Tonally the film is all over the place. Say what you will about Frank Miller’s version, but at least it picked a tone and stuck to it. It knew what kind of story it wanted to tell. That’s important, I think. Commit to the story you are telling, because if you don’t then neither will the audience.

Partway through we get one of those montage sequences that are meant to show time passing, with quick scenes of The Spirit taking down various underworld figures and the newspaper headlines that followed. But these brief glimpses look far more fun than the film itself, as if it’s teasing us about what we could have won.

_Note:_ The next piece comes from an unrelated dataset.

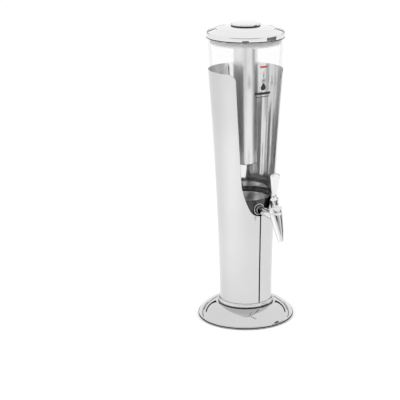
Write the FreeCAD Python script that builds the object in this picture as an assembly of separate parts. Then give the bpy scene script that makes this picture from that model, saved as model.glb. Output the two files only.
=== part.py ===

Readers of the comic’s will know The Spirit has a controversial sidekick, an old racial stereotype called Ebony White. Different reinterpretations of the story have tackled this in different ways; some play down the racial aspect and make him a cool street kid, some cut him out of the story completely.

This was the 1980s though, so they dealt with the outdated racial stereotype by updating him to the newest racial stereotype. Here he is the fast talking young black street kid. And he wants to sell you some high tech gear; the latest cassette walkman, running on AA batteries.

(The eighties child in me was still impressed by this technology.)

More things that bothered me. Denny Colt wanders around in the suit and hat, looking exactly like The Spirit but without the mask. I mean, come on, at least Bruce Wayne has the decency to dress like a giant bat, that’s the sort of thing that will make you look a little different. The two main villains are way too easy to spot; one of them dresses in black and the other is English. Dead giveaway.

Occasionally it gets things right. When the film forgets about being set in the 1980’s, or about being a cheap movie, and shows us glimpses of the real Will Eisner creation, like a quick scene of Denny in the dark or the occasional great one-liner. Unfortunately the quick scenes in the dark are followed by badly built sets under bright lights and the one-liners are delivered by Sam Jones.

Despite it’s flaws, it does have a certain charm. The whole thing carries an obvious affection for the source material, even if nobody involved seemed to have a clear idea on how to adapt it. Much like our comments on the recent Iron Man 2 podcast, the film ends up caught between two different identities; One foot in 80’s crime drama and one in the 60’s Batman. The screen was not big enough for the both of them.